El hombre se da un aire al jefe de policía de Springfield, se llama Dimas y posee un verbo de maltratador pringoso al que él llama ironía. «Si la palmo antes de tiempo», ha dicho, «prohíbo que den a mis chiquillos en adopción a ningún matrimonio de gays, lesbianas o mediopensionistas». Esto ha dicho y dejó escrito, don Dimas Cuevas, entre otras lindezas de similar catadura, a saber: que en las bodas de lesbianas habría que servir tortilla, y en las de homosexuales plátano al horno. Hemos de suponer, siguiendo esa lógica, que en la suya se sirvieron bellotas.
No me hace ninguna gracia, pero es que, este ser, además, asegura sentirse víctima de una injusta persecución por lo que él denomina «opiniones personales». Es decir, que no le da a sus palabras más importancia que a un chiste de leperos. No son chistes, don Dimas, son la manifestación de una mentalidad apoltronada en el franquismo y, lo que es peor, apoltronada en el franquismo porque puede, porque cree poder.
Lo mejor sería no hacerles ningún aprecio, pero me vienen al pelo (sus palabras) para preguntarme si de verdad se puede hacer política al margen de las opiniones personales.

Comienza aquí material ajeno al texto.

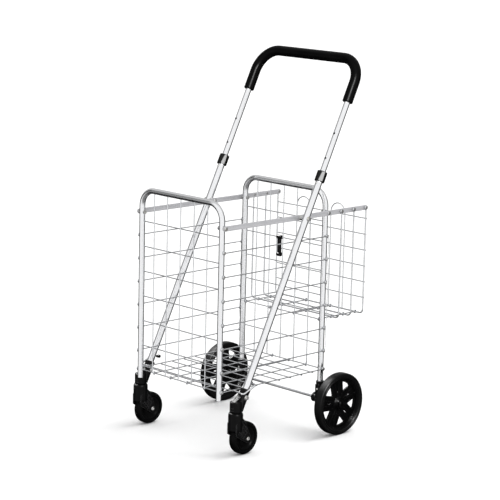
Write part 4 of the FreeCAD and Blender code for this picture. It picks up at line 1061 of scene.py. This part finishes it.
def add_softbox(name, offset, target, size, power, objects):
    """Area light that only adds highlights, on the given objects, aimed at a target."""
    light = bpy.data.lights.new(name, "AREA")
    light.shape = "RECTANGLE"
    light.size, light.size_y = size
    light.energy = power
    obj = bpy.data.objects.new(name, light)
    place = target + view_direction(*offset)
    turn = (target - place).to_track_quat("-Z", "Y").to_matrix().to_4x4()
    obj.matrix_world = Matrix.Translation(place) @ turn
    obj.visible_diffuse = False
    bpy.context.scene.collection.objects.link(obj)
    receivers = bpy.data.collections.new(name + "_receivers")
    for lit in objects:
        receivers.objects.link(lit)
    obj.light_linking.receiver_collection = receivers


def build_lights():
    """The key, and softboxes that put highlights on the black parts."""
    build_key()
    pieces = [obj for obj in bpy.context.scene.objects if obj.type == "MESH"]
    dark = [obj for obj in pieces if obj.get("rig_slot") in DARK_SLOTS or obj.name in DARK_NODES]
    grips = [obj for obj in dark if obj.get("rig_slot") == "grip_rubber"]
    tyres = [obj for obj in dark if obj.name.startswith("rear_tyre")]
    wheels = [obj for obj in dark if obj.name.startswith(("rear_rim", "rear_tyre", "rear_hub_cap"))]
    low = [obj for obj in dark if obj not in grips + tyres]
    collars = [obj for obj in pieces if obj.name.startswith("handle_collar_")]
    base = Vector((0, 0, 0.1))
    bar = on_handle(HANDLE_CORNER, 0)
    neck = on_handle(COLLAR_BOTTOM, 0)
    add_softbox("left_softbox", (-2.2, -2.0, 3.0), base, (1.8, 1.3), 1300.0, low)
    add_softbox("tyre_softbox", (-1.6, -1.2, 3.2), base, (2.4, 1.8), 420.0, tyres)
    add_softbox("front_softbox", (1.4, 3.0, 1.8), base, (1.0, 2.0), 110.0, low)
    add_softbox("wheel_softbox", (0.9, 2.2, 2.6), base, (0.7, 0.7), 900.0, wheels)
    add_softbox("grip_softbox", (0.1, 2.8, 1.3), bar, (0.5, 1.8), 330.0, grips)
    add_softbox("collar_softbox", (0.62, 1.82, 0.56), neck, (3.6, 1.6), 480.0, collars)


# --- The whole scene ---

def build_pieces():
    # The second colour given to each black plastic is a painted highlight on its edges.
    plastic = black_plastic("moulded_black", (0.0012, 0.0012, 0.0013), (0.095, 0.095, 0.098),
                            0.32, 0.16, 900.0, 0.09)
    hub_plastic = black_plastic("rim_black", (0.0006, 0.0006, 0.0007), (0.012, 0.012, 0.0125),
                                0.22, 0.1, 700.0, 0.06)
    grip = black_plastic("grip_black", (0.0008, 0.0008, 0.0009), (0.004, 0.004, 0.0042),
                         0.28, 0.08, 520.0, 0.05)
    tread = black_plastic("caster_tread_black", (0.0006, 0.0006, 0.0007), (0.006, 0.006, 0.0062),
                          0.26, 0.06, 600.0, 0.06)
    fastener = plated_fastener()
    build_grip(grip)
    build_collars(polished_black())
    build_buttons(fastener)
    build_bolts(fastener)
    build_rails(rail_paint())
    build_brackets(plastic)
    build_forks(plastic)
    build_caster_wheels(tread, hub_plastic)
    build_caster_axles(fastener)
    build_rear_tyres(foam_tyre())
    build_rear_rims(hub_plastic)
    build_hub_caps(hub_plastic)
    build_housings(plastic)
    build_clip(plastic)
    dress_nodes(plastic, fastener)


def dress_nodes(plastic, fastener):
    """Materials of the CAD nodes whose meshes are kept."""
    silver = (0.88, 0.885, 0.90)
    grey = (0.83, 0.835, 0.85)
    dress(drawn_metal("frame_silver", silver, grey, 0.18), "rear_frame_tube", "front_frame_tube")
    dress(drawn_metal("handle_silver", silver, grey, 0.14, HANDLE_LEAN), "lower_tube_left",
          "lower_tube_right", "handle_bar_tube")
    dress(plated_wire("zinc_wire", (0.80, 0.81, 0.83), (0.70, 0.71, 0.73), 0.2),
          "rear_panel_wires", "front_panel_wires", "floor_grid", "hook_keeper_wires",
          "basket_hanger_front", "basket_hanger_middle", "basket_back_panel", "basket_floor",
          *["side_wires_%d" % row for row in range(1, 7)])
    dress(plated_wire("bright_wire", (0.88, 0.89, 0.91), (0.78, 0.79, 0.81), 0.14),
          "guide_bails", "rear_axle")
    dress(fastener, "rear_hook_pins", "front_hook_pins", "rear_rail_pins", "front_rail_pins",
          "hanger_rivets", "handle_spacers", "housing_screws", "caster_stem_left", "caster_stem_right")
    dress(plastic, *DARK_NODES)


build_pieces()
build_floor()
build_camera()
build_world()
build_lights()
bpy.context.scene.view_settings.view_transform = "Standard"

Lo digo porque va usted por el PP en las listas al Senado albaceteño, don Dimas, avalado por sus vicios de pegamangas de copa y puro, eructo y golpes de bazo, de triunfador paleto que no tiene por qué disimular su zafiedad.
Se diría que ahí seguimos si no fuera porque, ahora, la política no puede ya permitirse el lujo de perdonar ciertas taras, en especial aquellas derivadas de no querer aprender y, para empezar, este nuevo emparejador de frutas, de apellido bien puesto, no quiere aprender ni a callarse cuando la prudencia -al menos la prudencia- lo aconseja. Fíjense que, hoy por hoy, los ofendidos, las ofendidas, ni siquiera le pedirían más. Yo (que también me siento ofendido en mi inteligencia sensible) le quitaría la custodia de sus «chiquillos». Es evidente que no está capacitado para educarlos. En cuanto a su presencia en las listas de Albacete, que lo decidan allí; el cerdo es suyo.
– ¿Una de Bolos?
El que interrumpe es Rubén, que está vez ha decidido atender a su madre y venirse con nosotros a Magaz de Abajo. Pero no se refiere a lo que escribo, ni a ir a la bolera. No. Se refiere a la Wii.
Dos horas más tarde me declaro campeón mundial de bolos por Wii con 280 puntos insuperables. Rubén manifiesta su protesta alegando que el programador del juego de marras es más raro que un telescopio, y pide la revancha. Otro día, voy a seguir leyendo Vida y destino de Vassili Grossmann, que por hoy ya tengo bolos de sobra.